# Tein Basics/ Pillowball/Motivational Mounts



## microsweper (Jun 30, 2003)

ok i have been reading posts for the last hour and a half, and im a bit confussed. i have been trying to figure out what the best set up would be for me suspension wise. i looks like i am leaning twords the tein bascis ( at around $850 right? ) but i dont understand somthing what are the pillowball mounts? do i need them or not? also would i need motivational rear mounts. i have some idea of what they are for; giving the shocks an extra inch of room for travel? searched as much as possible but i am in dessperate need of some glasses ive got a major headache at this point from reading! (no money to buy some already spent it on my car!!!! lol) thanks for any and all help


----------



## ReVerm (Jan 13, 2003)

microsweper said:


> ok i have been reading posts for the last hour and a half, and im a bit confussed. i have been trying to figure out what the best set up would be for me suspension wise. i looks like i am leaning twords the tein bascis ( at around $850 right? ) but i dont understand somthing what are the pillowball mounts? do i need them or not? also would i need motivational rear mounts. i have some idea of what they are for; giving the shocks an extra inch of room for travel? searched as much as possible but i am in dessperate need of some glasses ive got a major headache at this point from reading! (no money to buy some already spent it on my car!!!! lol) thanks for any and all help


The motivational rear mounts will give your rear suspension a bit more travel. That's all they're designed to do.
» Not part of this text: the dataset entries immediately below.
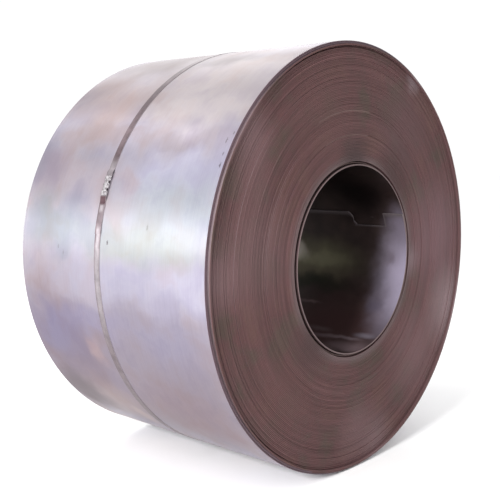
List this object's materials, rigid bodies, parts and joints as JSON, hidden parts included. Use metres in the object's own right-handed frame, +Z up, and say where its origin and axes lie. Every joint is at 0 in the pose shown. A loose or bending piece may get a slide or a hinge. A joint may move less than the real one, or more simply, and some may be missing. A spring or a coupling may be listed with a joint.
{
  "type": "steel coil",
  "caption": "Hot-rolled steel strip wound into a coil, lying on its side with an open bore, tied round the girth by a sealed steel strap.",
  "frame": {"origin": "on the ground under the middle of the coil", "axes": "+Z up; +Y along the coil's axis from its front end to its back end; +X to the right as the front end is seen"},
  "size_m": [1.7322, 1.073, 1.7291],
  "materials": {
    "mill_scale_steel": "hot-rolled mill scale, bluish grey with brown haze, rusty strip edges",
    "strapping_steel": "oxidised brown-black strapping, bright where rubbed",
    "seal_steel": "bright zinc-plated seal sheet"
  },
  "bodies": {
    "root": {"coil": "mill_scale_steel", "strap": "strapping_steel", "strap_seal": "seal_steel"}
  },
  "joints": []
}
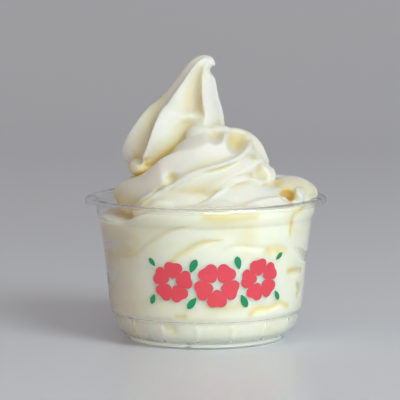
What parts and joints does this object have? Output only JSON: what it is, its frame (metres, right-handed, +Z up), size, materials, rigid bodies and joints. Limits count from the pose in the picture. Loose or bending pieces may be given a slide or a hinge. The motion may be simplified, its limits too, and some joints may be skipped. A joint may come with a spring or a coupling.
{
  "type": "frozen yogurt cup",
  "caption": "Clear plastic dessert cup with a rolled lip and a ribbed foot, filled and heaped with a ridged soft-serve swirl of white frozen yogurt that ends in a leaning peak.",
  "frame": {"origin": "centre of the cup's base, where it stands", "axes": "+Z up through the cup, +X to the right, -Y towards the viewer who sees the swirl's peak lean to the right"},
  "size_m": [0.095, 0.095, 0.1116],
  "materials": {
    "clear_plastic": "clear and glossy",
    "yogurt": "soft, moist and smooth"
  },
  "bodies": {
    "root": {"cup": "clear_plastic", "frozen_yogurt": "yogurt"}
  },
  "joints": []
}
The Tein pillowball mounts replace the stock front mounts (which you normally need to reuse with the BASICs kit), are more solid than the stock mounts, and give you camber adjustability for the front. These mounts will not buy you any more suspension travel, however (if you measure the height of the mounts themselves against the stock mounts, you'll see that you will actually lose a tiny bit of suspension travel in the front).


----------



## wickedsr20 (Aug 8, 2002)

Do you need the front mounts.......no, but you will have to use your OEM upper mounts. Same for the rear, with the exception of due to the raised height of the Motivational rear upper mount, you gain an extra inch of suspension travel in the back. The Tein coilovers already use shortened strut bodies that will allow you to achieve a lowered stance while still maintaining very near stock suspension travel. The upper mounts are just finishing touches that can be added later if desired or necessary.


----------